A damaged Tu-95 at Engels Air Base.

Shortly after, the bombers were relocated from the Engels Air Base, just about 600 kilometers from Ukraine’s borders, to other locations. Earlier, Ukrainian government sources claimed that at least six Tupolev Tu-95 “Bear” aircraft from Russian Aerospace Forces (VKS) Long-Range Aviation (LRA) had been transferred from Engels-2 Air Base to Ukrainian-Seryshevo Air Base, which is 6,000 kilometers away from Ukraine.

As seen from the satellite imagery, the Olenya Air Base was one such location. The Director of the Nuclear Information Project, Federation of American Scientists, wrote on Twitter: “After the Ukrainian drone attacks on Russian bomber bases in southern Russia, Olenya airbase on the Kola Peninsula has become an important refuge for Russian bombers.”


The first four Tu-160 strategic bombers arrived at this air base, located close to the NATO border, in August. However, by October, the number of Tu-95 and Tu-160 bombers had swollen to ten.

The sudden movement of nuclear-capable bombers close to the NATO border was alarming as Russia’s frequent nuclear saber-rattling accompanied it. The concern was exacerbated as Russia’s central storage for nuclear warheads, Bolshoye Ramozero, is reportedly just 10 kilometers from Olenya Air Base.

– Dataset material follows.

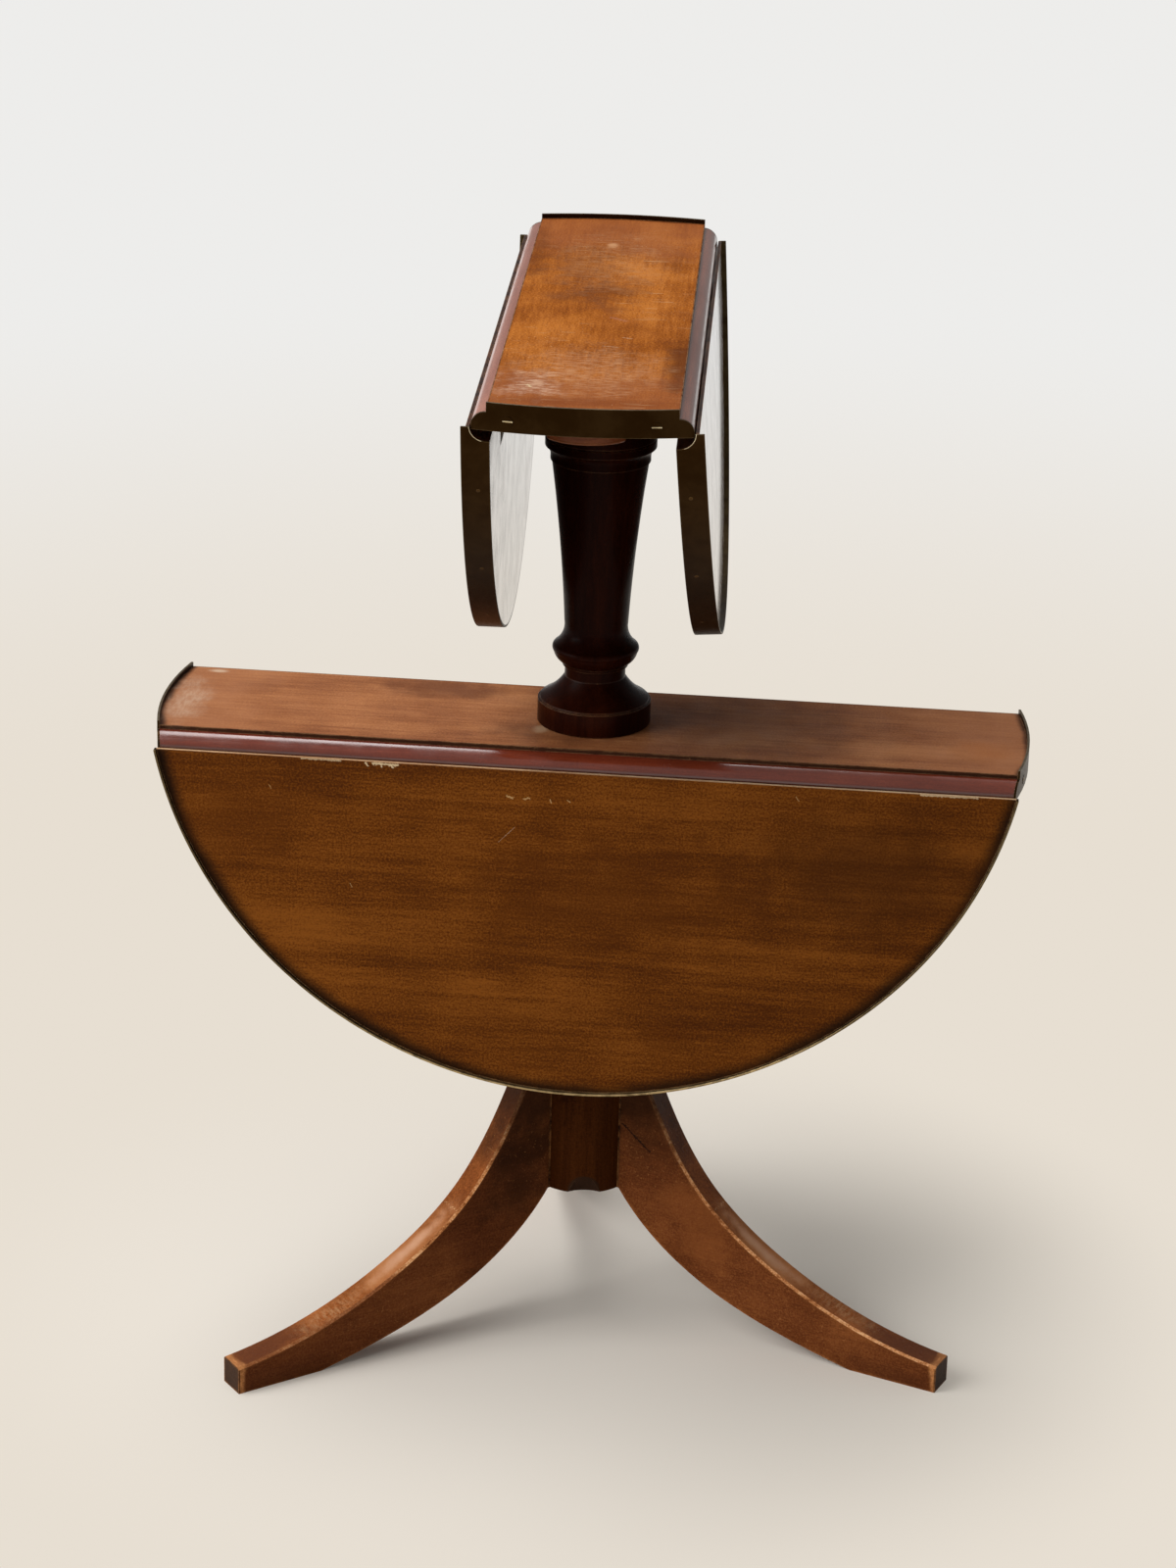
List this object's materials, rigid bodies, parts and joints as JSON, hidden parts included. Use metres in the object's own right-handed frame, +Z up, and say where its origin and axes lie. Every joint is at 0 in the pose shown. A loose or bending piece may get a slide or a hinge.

At the time, nuclear experts and military watchers noted that the deployment of the nuclear-capable bombers close to the NATO borders was more of “signaling” and did not suggest any “possible threat” to NATO’s security.

However, the experts noted that deploying these bombers so close to NATO states would undoubtedly mean that the NATO countries would have a shorter window of time to intercept Russian bombers in the international air base compared to when they are flying from the Engels Air Base.